Могилу Шопенгауэра украшает простая надгробная плита, обвитая плющом. На этой плите высечены только два слова: Артур Шопенгауэр и больше ничего: ни года его рождения, ни года смерти, ни какой-либо иной надписи. Это сделано по специально выраженному им перед смертью желанию, так как он исходил из того убеждения, что все остальное, касающееся его личности и деятельности, предоставляется знать потомству.

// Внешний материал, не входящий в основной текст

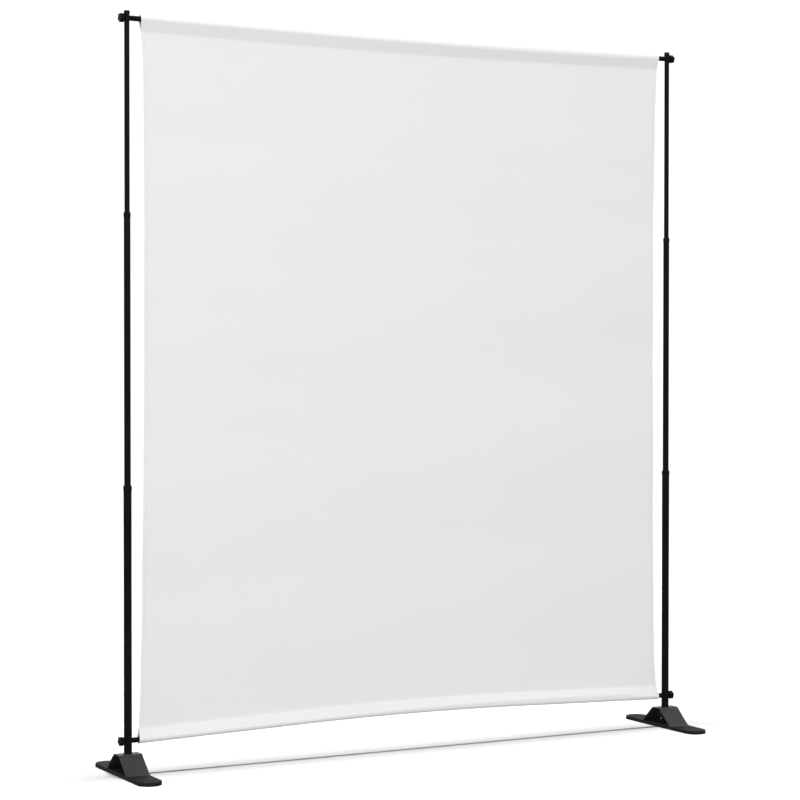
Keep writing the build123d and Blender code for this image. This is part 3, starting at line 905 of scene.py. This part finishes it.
world = bpy.data.worlds.new("studio")
scene.world = world
world.use_nodes = True
wn = world.node_tree
for n_ in list(wn.nodes):
    wn.nodes.remove(n_)
wo = wn.nodes.new("ShaderNodeOutputWorld")
bg = wn.nodes.new("ShaderNodeBackground")
bg.inputs["Color"].default_value = (0.992, 0.996, 1.0, 1)
bg.inputs["Strength"].default_value = 0.72
bg2 = wn.nodes.new("ShaderNodeBackground")
bg2.inputs["Color"].default_value = (1, 1, 1, 1)
bg2.inputs["Strength"].default_value = 1.1
lp = wn.nodes.new("ShaderNodeLightPath")
mx = wn.nodes.new("ShaderNodeMixShader")
wc = wn.nodes.new("ShaderNodeTexCoord")
ws = wn.nodes.new("ShaderNodeSeparateXYZ")
wn.links.new(wc.outputs["Generated"], ws.inputs["Vector"])
wr = wn.nodes.new("ShaderNodeMapRange")
wr.interpolation_type = 'SMOOTHSTEP'
wr.inputs["From Min"].default_value = 0.0
wr.inputs["From Max"].default_value = 0.65
wr.inputs["To Min"].default_value = 0.85
wr.inputs["To Max"].default_value = 1.26
wn.links.new(ws.outputs["Z"], wr.inputs["Value"])
wn.links.new(wr.outputs["Result"], bg.inputs["Strength"])
wn.links.new(lp.outputs["Is Camera Ray"], mx.inputs["Fac"])
wn.links.new(bg.outputs[0], mx.inputs[1])
wn.links.new(bg2.outputs[0], mx.inputs[2])
wn.links.new(mx.outputs[0], wo.inputs["Surface"])


def area(name, loc_, target, size, power, color=(1, 1, 1), spread=180):
    ld = bpy.data.lights.new(name, 'AREA')
    ld.shape = 'RECTANGLE'
    ld.size, ld.size_y = size
    ld.energy = power
    ld.color = color
    ld.spread = math.radians(spread)
    o = bpy.data.objects.new(name, ld)
    o.location = loc_
    d = Vector(target) - Vector(loc_)
    o.rotation_mode = 'QUATERNION'
    o.rotation_quaternion = d.to_track_quat('-Z', 'Y')
    scene.collection.objects.link(o)
    o.visible_camera = False
    return o


over = area("overhead", (0, 0.0, 7.0), (0, 0.0, 0), (3.2, 0.66), 4500)
only = bpy.data.collections.new("floor_only")
only.objects.link(floor)
over.light_linking.receiver_collection = only
over.rotation_mode = 'XYZ'
over.rotation_euler = (0, 0, 0)
front = area("front", (-2.6, -6.2, 3.4), (0, 0, 1.2), (4.2, 3.4), 140)
rear = area("rear", (1.5, 6.5, 3.2), (0, 0, 1.2), (4.0, 3.0), 20)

Когда Гвиннер как-то спросил его, где бы он желал быть похороненным, Шопенгауэр отвечал: “Это безразлично; они уже сумеют отыскать меня”. Заметим здесь, впрочем, что в самое последнее время “Frankfurter Zeitung” выступила со статьей, в которой она ратует за открытие подписки на сооружение памятника Шопенгауэру.
Немецкие газеты сообщают также, что, в связи с минованием 21 сентября настоящего года установленного немецкими законами тридцатилетнего срока для права наследников на литературную собственность умершего писателя, предполагается приступить к новому полному изданию сочинений Шопенгауэра.
Заметим здесь еще, в дополнение к кратким биографическим данным о жизни Шопенгауэра, что как показывает снятая с его головы после смерти модель, череп его отличался необыкновенными размерами, превосходя размеры черепов Канта, Шиллера, Наполеона I и Талейрана. Быть может, эти необычайные размеры черепа могут служить некоторым указанием на то, что у автора “Мира как воля и представление” ум стоял на первом плане, а чувство – на втором.